Pancake makeup doesn’t make a dead person look alive. It just makes a dead person look like a bad replica of themselves, like that art project of your face in eight-grade. A little off.

It was too late for goodbyes. What is done is done. One quick glance at Lucien erases the remaining photos in my mind. I will no longer see a boy who could eat his weight in ice cream, but clay without the breath of the potter.

Lucien’s mother is weeping on a folding chair. She has the face you’ve seen in the National Geographic magazine a million times. Olive skin covered with a black veil, a slight hook to her nose. Empty eyes peering out like a nocturnal animal. Her age is close to mine. She fled to America looking for a better life, I left looking for the same thing.
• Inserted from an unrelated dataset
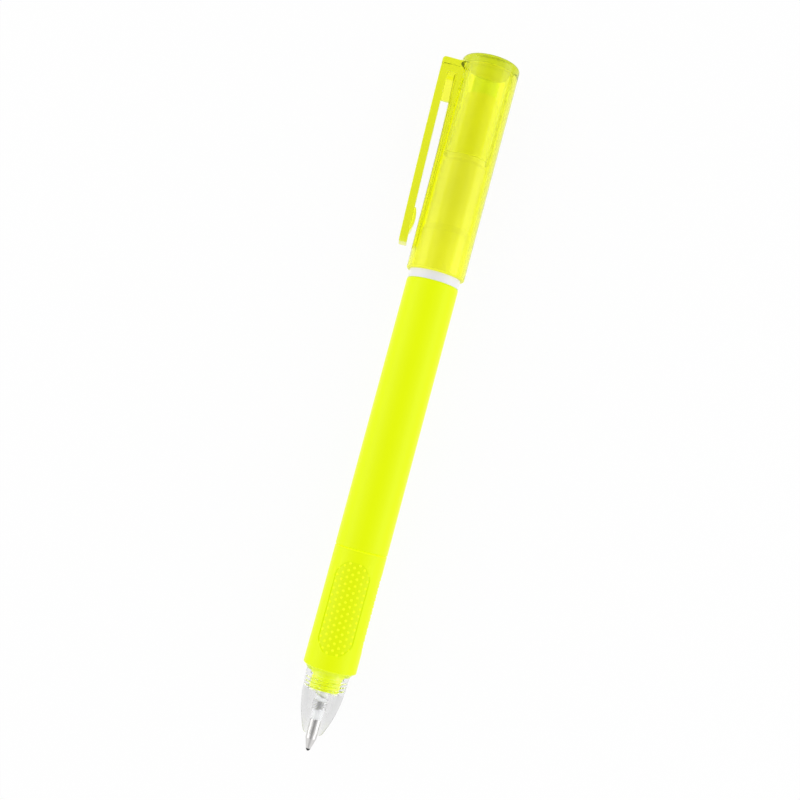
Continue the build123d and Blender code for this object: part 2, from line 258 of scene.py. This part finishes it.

I want to run, hide, rewind time. Daniella translates between my sobs. 

I speak the truth, how more than anything, Lucien treasured her love and his brothers. She nods, her tears glistening through the black lace.

I leave out one detail.

A small caveat. Really, it’s small.

Lucien stole credit cards from my wallet.

He was like twelve, and could no way pass for a white thirty-something female.

The day my cards went missing, I didn’t suspect Lucien or his brothers, even the one with the name I can’t remember.

I thought it this kid named Biggy.

Biggy was a big burly kid from Roger’s Park who played football at the same high school my grandmother got expelled from for smoking cigarettes in the 1920’s.

Senn.

I brought Biggy into my Honda, his weight making the car moan a bit.

Then his eyes.

“You think I stole it.“

When the words tumbled out of his mouth, I knew it wasn’t Biggy.

I knew I made a biggy mistake.

I was so ashamed of my assumption that I and wanted to scrub off my white skin.

I still do.

It wasn’t the first time Biggy was accused of something because of his skin, his zip code. TO this day, every time I see Biggy updating his status,I feel the shame.

Facebook, between uploads of friend’s post-operative selfies and bad shots of entrees ordered at Olive Garden, gives folks a chance to amend with the Biggies of their past. Sharing a memory with a sister who still sees the blood on her pajamas. Apologizing for making a bad assumption. Asking for forgiveness years after the other person forgot about whatever is still haunting you.

I just sent Biggy a letter of apology, twenty years too late, which will arrive even later thanks to the Chinese postal system.

For all of my biggies, those shadows of memories, I’m sorry. 

To the Romanian Nesting Doll Brothers, I miss Lucien, too.